De Raad heeft onlangs een verordening goedgekeurd tot vaststelling van tijdelijke bijzondere maatregelen in de hopsector (Verordening (EG) nr. 1098/98).

De hopmarkt wordt momenteel gekenmerkt door een niet alleen conjuncturele maar ook structurele overschotsituatie; het zou dan ook nuttig zijn de productie terug te schroeven door het hopareaal in de Europese Unie te verkleinen.

De vanaf de oogst 1998 voor een periode van vijf jaar voorgestelde saneringsmaatregelen betreffen het tijdelijk uit productie nemen en/of het rooien van hopakkers.

Met het oog daarop wordt de producentengroeperingen meer ruimte gegeven, zonder echter aan de huidige budgettaire beperkingen te raken.

Voor de beide voorgestelde maatregelen kan vrij worden gekozen door de lidstaat, de producentengroepering of de individuele producent.
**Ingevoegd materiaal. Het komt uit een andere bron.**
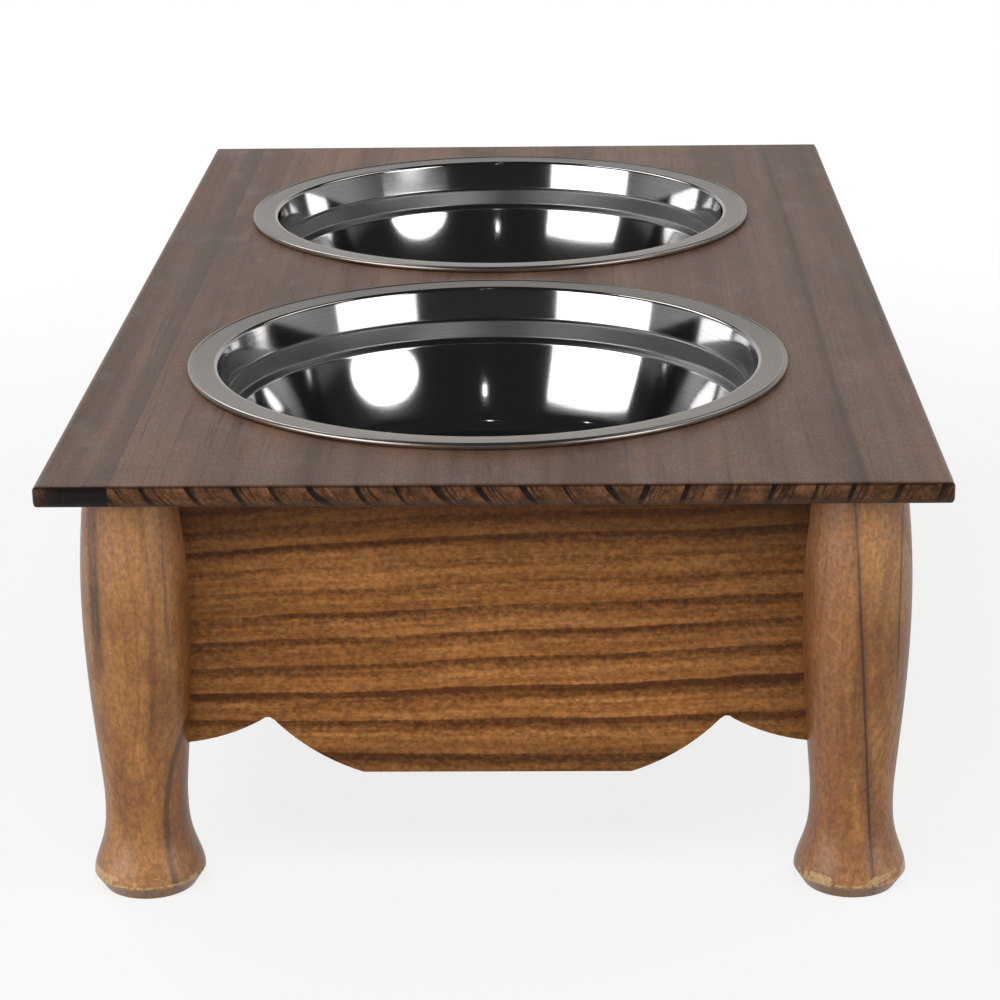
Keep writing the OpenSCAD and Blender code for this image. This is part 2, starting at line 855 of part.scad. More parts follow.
// Place and direction of the knob's screw, at the inner face of the drawer's face
module knob_screw_place() {
    translate([face_in_x, 0, knob_z])
        rotate([0, 90, 0])
            children();
}

module screw_shank_hole() {
    translate([0, 0, -over])
        cylinder(h = face_t + knob_screw_bite + over + screw_fit, r = knob_screw_r + screw_fit);
}

// Turned wooden knob
module drawer_knob() {
    head_z = knob_foot_h + knob_neck_l;
    head = [for (i = [0:short_steps])
        let (a = -knob_shoulder + (90 + knob_shoulder) * i / short_steps)
        [knob_r * cos(a), head_z + knob_head_l / 2 * (1 + sin(a))]];
    neck = arc([knob_foot_r, knob_foot_h], head[0], knob_foot_r - knob_neck_r, short_steps);
    color(LEG_WOOD)
        difference() {
            translate([face_out_x, 0, knob_z])
                rotate([0, 90, 0])
                    rotate_extrude()
                        polygon(concat([[0, 0], [knob_foot_r, 0]], neck,
                            [for (i = [1:short_steps]) head[i]]));
            knob_screw_place()
                screw_shank_hole();
        }
}

// Round-headed screw through the drawer's face into the knob
module knob_screw() {
    len = face_t + knob_screw_bite;
    dome = arc([0, -knob_screw_head_h], [knob_screw_head_r, 0], -knob_screw_dome, short_steps);
    color(SCREW_METAL)
        knob_screw_place()
            rotate_extrude()
                polygon(concat([[0, len]], dome,
                    [[knob_screw_r, 0], [knob_screw_r, len - tip_l], [knob_screw_r * tip_part, len]]));
}

top_panel();
leg(-1, -1);  // leg_front_left
leg(1, -1);  // leg_front_right
leg(-1, 1);  // leg_rear_left
leg(1, 1);  // leg_rear_right
end_apron(-1);  // end_apron_front
end_apron(1);  // end_apron_rear
side_apron_left();
side_apron_right();
corner_block(-1, -1);  // corner_block_front_left
corner_block(1, -1);  // corner_block_front_right
corner_block(-1, 1);  // corner_block_rear_left
corner_block(1, 1);  // corner_block_rear_right
corner_block_screws();
top_screws();
centre_batten();
drawer_runner(-1);  // drawer_runner_front
drawer_runner(1);  // drawer_runner_rear
drawer_kicker(-1);  // drawer_kicker_front
drawer_kicker(1);  // drawer_kicker_rear
kicker_screws();
bowl(-1);  // bowl_front
bowl(1);  // bowl_rear
drawer_face();
drawer_side(-1);  // drawer_side_front
drawer_side(1);  // drawer_side_rear
drawer_back();
drawer_bottom();
drawer_stop(-1);  // drawer_stop_front
drawer_stop(1);  // drawer_stop_rear
drawer_knob();
knob_screw();
drawer_screws();
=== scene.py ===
import math

import bmesh
import bpy
from mathutils import Matrix, Vector


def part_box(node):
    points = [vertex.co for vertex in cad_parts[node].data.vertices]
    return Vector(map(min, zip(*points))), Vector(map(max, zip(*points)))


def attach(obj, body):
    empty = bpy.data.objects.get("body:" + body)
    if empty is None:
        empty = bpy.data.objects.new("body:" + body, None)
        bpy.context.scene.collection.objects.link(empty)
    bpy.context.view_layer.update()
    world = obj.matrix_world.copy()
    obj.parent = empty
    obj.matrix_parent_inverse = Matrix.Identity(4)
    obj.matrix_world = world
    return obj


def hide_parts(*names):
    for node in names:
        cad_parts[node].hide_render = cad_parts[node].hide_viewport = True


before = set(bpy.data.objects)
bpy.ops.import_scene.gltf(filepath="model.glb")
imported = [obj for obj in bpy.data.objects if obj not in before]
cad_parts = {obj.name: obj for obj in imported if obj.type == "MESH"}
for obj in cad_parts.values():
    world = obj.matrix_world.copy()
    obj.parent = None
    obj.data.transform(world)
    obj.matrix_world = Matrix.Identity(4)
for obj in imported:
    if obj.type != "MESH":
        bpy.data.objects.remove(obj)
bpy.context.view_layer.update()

# Places and sizes read from the solids in model.glb, in metres
BOARD_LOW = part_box("top_panel")[0].z
BOARD_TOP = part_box("top_panel")[1].z
LEG_LOW, LEG_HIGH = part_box("leg_front_right")
LEG_X = (LEG_LOW.x + LEG_HIGH.x) / 2
LEG_Y = abs(LEG_LOW.y + LEG_HIGH.y) / 2
LEG_TOP = LEG_HIGH.z
APRON_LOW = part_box("end_apron_front")[0].z
BOWL_LOW, BOWL_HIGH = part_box("bowl_front")
BOWL_X = (BOWL_LOW.x + BOWL_HIGH.x) / 2
BOWL_Y = abs(BOWL_LOW.y + BOWL_HIGH.y) / 2
RIM_R = (BOWL_HIGH.x - BOWL_LOW.x) / 2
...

Deze maatregelen zullen worden uitgevoerd door:

- 'tijdelijk uit productie nemen' en 'rooien' op te nemen in de lijst van speciale maatregelen die op het niveau van de producentengroeperingen kunnen worden uitgevoerd om de productie gezamenlijk aan de eisen van de markt aan te passen,

- een financiële bijdrage op het niveau van de producentengroeperingen te financieren via inhouding op de steun aan de producenten (niet meer dan 20%). Met deze bijdrage worden de werkelijke kosten in verband met de toepassing van deze maatregelen en de gederfde inkomsten vergoed,

- gedurende ten hoogste vijf jaar voor de tijdelijk uit productie genomen of gerooide oppervlakten aan de producenten een vergoeding uit te keren ter waarde van het steunbedrag dat zij zouden hebben ontvangen bij een werkelijke oogst, mits aan een aantal voorwaarden is voldaan.